Manuscript Summary:Felix Lope de Vega y Carpio (1562-1635), author of many comedias de santos, finished this Historia de Barlán y Josafat, comedia in three acts and in verse at home „En Madrid a primero de febrero de 1611.“ This complete manuscript contains numerous corrections and revisions by the author. This story of a conversion is more than an authentic Christian legend (then attributed to Saint John of Damascus) — it is above all a Christianized story. In the prince, who first gives up his palace in order to learn about the plagues of the world and then leaves his throne for the meditative life of an ascetic, one certainly recognizes Buddha.
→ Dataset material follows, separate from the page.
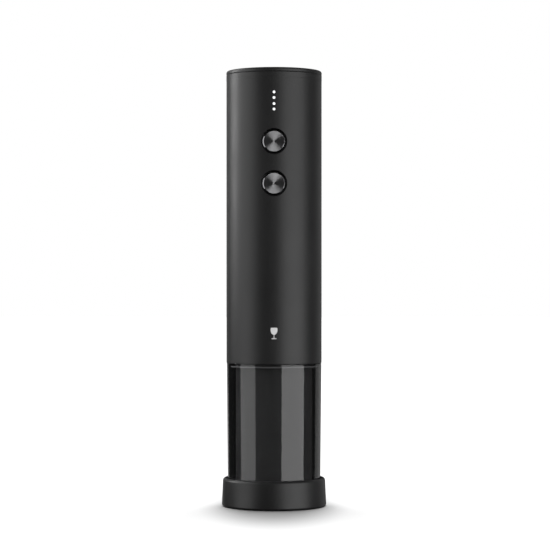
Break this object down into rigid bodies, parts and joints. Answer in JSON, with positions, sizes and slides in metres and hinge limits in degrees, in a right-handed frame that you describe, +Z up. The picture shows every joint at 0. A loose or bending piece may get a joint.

The edifying Christian story, set at the banks of the Ganges, is nothing other than an adaptation of Vie du Bodhisattva, a 2nd-4th century Sanskrit text, which over centuries was translated and adapted first by the Manichaeans, then by the Arabs, Georgians and Byzantines, until it finally reached the far distant people of the Western World: Lope de Vega’s work thus (without the author’s having been aware of this) is part of one of the most impressive chains of intellectual transmission in history.(duc)
Online Since: 12/17/2015
Cologny, Fondation Martin Bodmer, V-7.2
Paper · 114 pp. · 15.9 x 21.5 cm · 1 February 1611
Felix Lope de Vega y Carpi, Barlaán y Josafat, autograph
How to quote:
Cologny, Fondation Martin Bodmer, V-7.2, Front cover + Front paste-down – Felix Lope de Vega y Carpi, Barlaán y Josafat, autograph (https://www.e-codices.ch/en/list/one/fmb/ms-Vega-V-007-002)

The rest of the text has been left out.